**DO THIS**:
Return the listing below in full, with every line exactly as it is.

**SUPPLIED MATERIAL**:
>> start

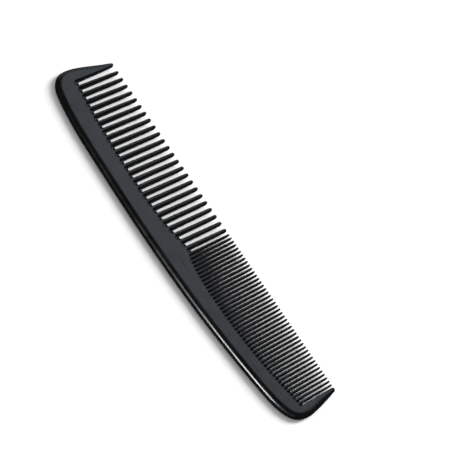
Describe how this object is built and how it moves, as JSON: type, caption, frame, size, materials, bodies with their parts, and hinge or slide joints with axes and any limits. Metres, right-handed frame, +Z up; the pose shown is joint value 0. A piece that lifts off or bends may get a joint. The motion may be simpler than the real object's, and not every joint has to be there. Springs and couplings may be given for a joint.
{
  "type": "hair comb",
  "caption": "Flat moulded pocket comb with a row of coarse teeth beside a row of fine teeth, solid end guards and a rounded back.",
  "frame": {"origin": "centre of the comb's length and width, on its lower face", "axes": "+X along the comb from the coarse teeth to the fine teeth, +Y from the back towards the tooth tips, +Z up through the thickness"},
  "size_m": [0.1284, 0.026, 0.0033],
  "materials": {
    "back_plastic": "satin black moulded plastic, polished on the rounded back edge",
    "teeth_plastic": "satin black moulded plastic"
  },
  "bodies": {
    "root": {"back": "back_plastic", "coarse_teeth": "teeth_plastic", "fine_teeth": "teeth_plastic"}
  },
  "joints": []
}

>> end

**RESPONSE TO THIS TASK**:
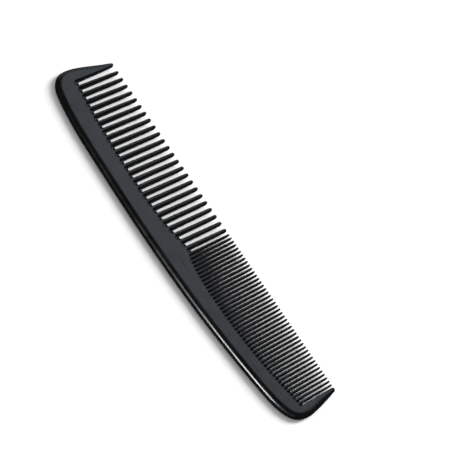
Describe how this object is built and how it moves, as JSON: type, caption, frame, size, materials, bodies with their parts, and hinge or slide joints with axes and any limits. Metres, right-handed frame, +Z up; the pose shown is joint value 0. A piece that lifts off or bends may get a joint. The motion may be simpler than the real object's, and not every joint has to be there. Springs and couplings may be given for a joint.
{
  "type": "hair comb",
  "caption": "Flat moulded pocket comb with a row of coarse teeth beside a row of fine teeth, solid end guards and a rounded back.",
  "frame": {"origin": "centre of the comb's length and width, on its lower face", "axes": "+X along the comb from the coarse teeth to the fine teeth, +Y from the back towards the tooth tips, +Z up through the thickness"},
  "size_m": [0.1284, 0.026, 0.0033],
  "materials": {
    "back_plastic": "satin black moulded plastic, polished on the rounded back edge",
    "teeth_plastic": "satin black moulded plastic"
  },
  "bodies": {
    "root": {"back": "back_plastic", "coarse_teeth": "teeth_plastic", "fine_teeth": "teeth_plastic"}
  },
  "joints": []
}